Trilling felt a more moderate approach was needed. Of course, Snow and Leavis were each in turn blind to this soteriological undercurrent. Snow would remark in passing that for certain scientists with religious faith "the sense of the tragic condition [might] not be so strong," but for "most people of deep feeling" this very secular tragedy of existence could not be evaded (6). In turn, Leavis could dismiss Snow's "social hope" as the typical religious "refus[al] to live on the spot where one is" (54). If international community of science seemed to offer one kind of cultural salvation, an end to the poor relations across the Iron Curtain, the "whole man" theory of education (as Trilling would later write) "now stands virtually in the place of religion and may even be thought of as itself a religion" and is "directed toward moral and spiritual renovation; its subject is damnation and salvation" (219, 231).

Trilling observes, "No, the world will not be saved by teaching English at universities, nor, indeed, by any other literary activity. It is very hard to say what will save the world. But we can be perfectly certain that denying the actualities of the world will not work its salvation" (163). Of what Leavis could accuse Snow, Trilling could in turn accuse Leavis and Snow. Each it seems was dealing in the evangelistic revival business. Both, he thought were suspiciously blind to "a politics of a quite ultimate kind . . . the disposition of the modern mind" (148).
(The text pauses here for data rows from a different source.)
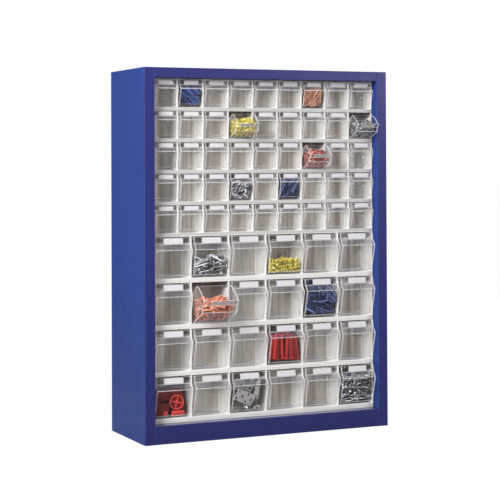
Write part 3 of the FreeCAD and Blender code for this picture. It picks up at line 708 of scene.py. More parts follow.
def build_housing_mesh(S, name, cols, half_w, depth, height, sill, head, divider, end_wall, tilt, boss, foot=0.0):
    """One-piece moulding on a grid of cells: bevelled rails and dividers, floor, back, stop ribs, bores and bosses.
    Local frame as for the bins: y = -f, z = u, the sill of the openings at z = 0."""
    base, top = -sill, height - sill
    z1, z2 = 0.0, top - head
    cell = (2 * half_w - 2 * end_wall - (cols - 1) * divider) / cols
    pitch = cell + divider
    xc = [(c - (cols - 1) / 2) * pitch for c in range(cols)]
    xs = [-half_w]
    for x in xc:
        xs += [x - cell / 2, x + cell / 2]
    xs.append(half_w)
    yb, z3, lip = depth - 2.0, base + 2.0, 6.0
    polys = []
    zs = [base, z1, z2, top]
    for i in range(len(xs) - 1):
        a, b = xs[i], xs[i + 1]
        is_cell = i % 2 == 1
        for j in range(3):
            if not (is_cell and j == 1):
                polys.append([(a, 0, zs[j]), (b, 0, zs[j]), (b, 0, zs[j + 1]), (a, 0, zs[j + 1])])
        polys.append([(a, 0, top), (b, 0, top), (b, depth, top), (a, depth, top)])
        polys.append([(a, 0, base), (a, depth, base), (b, depth, base), (b, 0, base)])
        polys.append([(a, depth, base), (a, depth, top), (b, depth, top), (b, depth, base)])
        if is_cell:
            prof = [(0, z2), (yb, z2), (yb, z3), (lip, z3), (lip, z1), (0, z1)]
            for (y0, u0), (y1, u1) in zip(prof, prof[1:]):
                polys.append([(a, y0, u0), (b, y0, u0), (b, y1, u1), (a, y1, u1)])
            for x in (a, b):
                polys.append([(x, y, u) for y, u in prof])
    for x in (-half_w, half_w):
        polys.append([(x, 0, z) for z in zs] + [(x, depth, top), (x, depth, base)])
    v, f = [], []
    for p in polys:
        f.append(list(range(len(v), len(v) + len(p))))
        v += [(x * MM, y * MM, z * MM) for x, y, z in p]
    me = mesh_from(v, f, name)
    bm = bmesh.new()
    bm.from_mesh(me)
    bmesh.ops.remove_doubles(bm, verts=bm.verts, dist=1e-6)
    bmesh.ops.recalc_face_normals(bm, faces=bm.faces)
    front = [e for e in bm.edges if all(abs(w.co.y) < 1e-6 for w in e.verts)
             and len(e.link_faces) == 2 and e.calc_face_angle(0) > 1.0]
    bmesh.ops.bevel(bm, geom=front, offset=0.75 * MM, segments=3, profile=0.5, affect="EDGES", clamp_overlap=True)
    back = [e for e in bm.edges if all(abs(w.co.y - depth * MM) < 1e-6 for w in e.verts)
            and len(e.link_faces) == 2 and e.calc_face_angle(0) > 1.0]
    bmesh.ops.bevel(bm, geom=back, offset=0.6 * MM, segments=2, profile=0.5, affect="EDGES", clamp_overlap=True)
    bmesh.ops.recalc_face_normals(bm, faces=bm.faces)
    bm.to_mesh(me)
    bm.free()
    ob = bpy.data.objects.new(name, me)
    scene.collection.objects.link(ob)

    def joined(parts, nm):
        vv, ff = [], []
        for pv, pf in parts:
            n = len(vv)
            vv += pv
            ff += [[k + n for k in q] for q in pf]
        return temp_object((vv, ff), nm)

    hf, hu = S["hinge"]
    b0, b1, a0, a1 = S["lug"]
    lo, hi = a1 + 0.12, a1 + 0.12 + (a1 - a0)
    t = math.radians(tilt)
    rib = []
    for bb, aa in ((b0, lo), (b1, lo), (b1, hi), (b0, hi)):
        rib.append((bb * math.cos(t) + aa * math.sin(t) + hf, aa * math.cos(t) - bb * math.sin(t) + hu))
    ribs = []
    for x in xc:
        for s in (-1, 1):
            x0, x1 = sorted((x + s * (cell / 2 + 0.5), x + s * (cell / 2 - S["lug_w"])))
            ribs.append(prism(rib, x0, x1))
    bosses, pilots = [], []
    for s in (-1, 1):
        bosses.append(lathe_x([(s * (half_w - 1.0), 3.8), (s * (half_w - end_wall - boss[2] + 0.5), 3.8),
                               (s * (half_w - end_wall - boss[2]), 3.3)], boss[0] * MM, boss[1] * MM))
        pilots.append(lathe_x([(s * (half_w + 1.0), 2.06), (s * (half_w - end_wall - boss[2] + 1.5), 2.06)],
                              boss[0] * MM, boss[1] * MM))
    bore = lathe_x([(-half_w - 1, S["pin_r"] + 0.065), (half_w + 1, S["pin_r"] + 0.065)], -hf * MM, hu * MM, seg=32)
    ops = [("UNION", joined(ribs, name + "_r")), ("UNION", joined(bosses, name + "_b")),
           ("DIFFERENCE", joined([bore] + pilots, name + "_h"))]
    if foot:
        skirt = [(-0.3, base + 1.2), (-0.3, base - foot + 0.5), (-0.8, base - foot), (-6.0, base - foot), (-6.0, base + 1.2)]
        ops.append(("UNION", temp_object(prism(skirt, -half_w + 0.4, half_w - 0.4), name + "_f")))
    ob = apply_booleans(ob, ops)
    me = ob.data
    bpy.data.objects.remove(ob)
    me.name = name
    me.materials.clear()
    me.materials.append(M["white_small" if S is SMALL else "white_large"])
    smooth(me, 35)
    return me


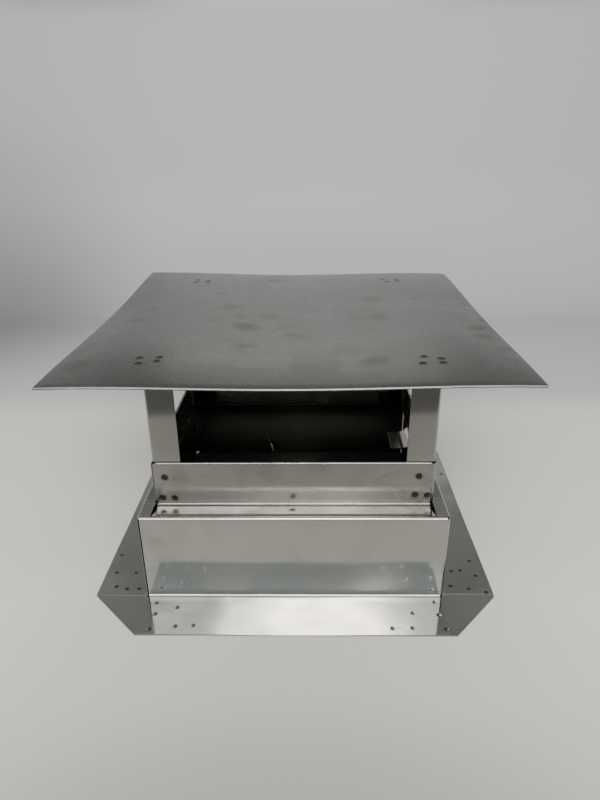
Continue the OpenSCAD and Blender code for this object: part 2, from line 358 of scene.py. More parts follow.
def l_sheet(name, half_x, half_y, paths, spots, ends, columns, wall, exists, welds, bulge, turned, mark):
    """A sheet folded into two walls round an upright corner fold.

    half_x, half_y: half the outside width and depth of the box.
    paths: the front's and the side's cross-section, as (outwards, height).
    spots: mesh-refining distances along the straight pieces of those paths.
    ends(side, u, piece): the first and last place along the side, at distance u outwards.
    columns: places along the front and along the side, within those ends.
    wall: the piece of the path that also goes round the corner.
    exists(side, piece, place): is there any sheet at that place along the side?
    welds: its marks, before it is turned.
    bulge(side, piece, share, place): how far the surface is pushed outwards.
    turned: True for the sheet at the back left, which is the same sheet turned half round.
    mark: the kind of weld mark that it has.
    """
    rows = rows_of(paths[0], spots, mark=mark)
    sides = [
        Side((0, -half_y), (0, -1), (1, 0)),
        Side((half_x, 0), (1, 0), (0, 1)),
    ]
    corner_at, corner_out = corner_columns(half_x, half_y)
    layout = [(0, place) for place in columns[0]]
    layout += [(None, k) for k in range(len(corner_at))]
    layout += [(1, place) for place in columns[1]]
    middle = np.zeros((len(rows), len(layout), 3))
    normal = np.zeros_like(middle)
    push = np.zeros(middle.shape[:2])
    for i, (piece, share) in enumerate(rows):
        flat = [paths[0].at(piece, share), paths[1].at(piece, share)]
        for j, (side, place) in enumerate(layout):
            (u, z), (nu, nz) = flat[side or 0]
            if side is None:
                at, out = corner_at[place], corner_out[place]
            else:
                first, last = ends(side, u, piece)
                low, high = columns[side][0], columns[side][-1]
                along = first + (place - low) / (high - low) * (last - first)
                at, out = sides[side].origin + along * sides[side].along, sides[side].out
                push[i, j] = bulge(side, piece, share, along)
            middle[i, j, :2] = at + u * out
            middle[i, j, 2] = z
            normal[i, j, :2] = -nu * out
            normal[i, j, 2] = -nz
    cells = np.zeros((len(rows) - 1, len(layout) - 1), bool)
    for i, (piece, _) in enumerate(rows[1:]):
        for j, ((side, place), (next_side, next_place)) in enumerate(zip(layout, layout[1:])):
            if side == next_side and side is not None:
                cells[i, j] = exists(side, piece, (place + next_place) / 2)
            else:
                cells[i, j] = piece == wall
    distance = weld_distance(middle, welds)
    push = push + dimple(distance, mark)
    if turned:
        middle[..., :2] *= -1
        normal[..., :2] *= -1
    middle = middle + normal * push[..., None]
    half = normal * SHEET / 2
    return shell(name, middle + half, middle - half, cells, distance)


# ---------------------------------------------------------------- base box

BASE_FLANGE, BASE_WALL, BASE_LIP = 0, 2, 4  # the straight pieces of the base sheet's path
BASE_SINK, BASE_WAVE = 0.25 * MM, 0.35 * MM  # how far a base wall sinks in its middle, and the waves on it
BASE_WAVE_L, STRIP_WAVE_L = 0.11, 0.16  # wavelengths on the walls and on the flange strips
STRIP_DROOP, STRIP_WAVE = 0.8 * MM, 0.2 * MM  # droop of a flange strip's free edge, and the waves on it
WALL_RUN = 0.1  # height of a base wall, as its waves take it
STRIP_FREE = 0.5  # share of a strip's length that the gussets leave free to droop
LIP_RUN = (BASE_HALF - COLLAR_Y + SHEET, BASE_HALF - COLLAR_X + SHEET)
LIP_SLOPE = [math.atan2(fall, run - FOLD_OUT) for fall, run in zip(LIP_FALL, LIP_RUN)]
LIP_HALF = (COLLAR_X - SHEET - SEAM / 2, BASE_HALF - FOLD_OUT - SEAM / 2)  # half length of the lips


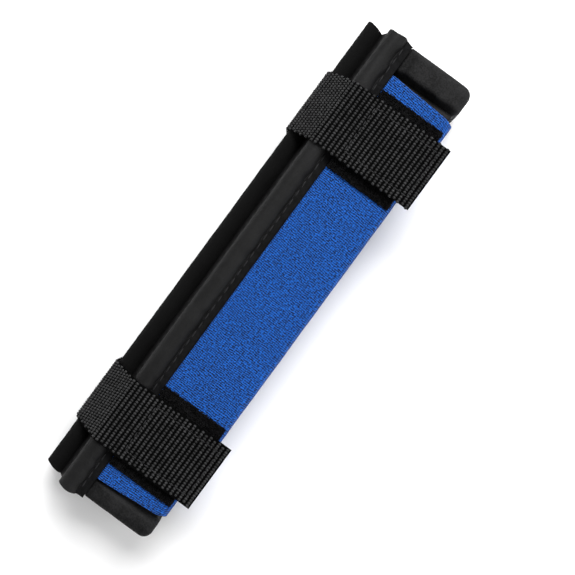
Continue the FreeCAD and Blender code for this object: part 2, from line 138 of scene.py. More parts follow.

Trilling recommended a bridge between the two positions, a kind of clinging to the hope of the life of the mind: "The idea of mind which had taught the bookbinder's apprentice to embark on his heroic enterprise of self-instruction also taught the great scientist to place himself beyond specialness of interest which groups prescribe for their members" (176-177).

That we can no longer recommend this disinterestedness without a snort of incredulity is itself a cause for reflection.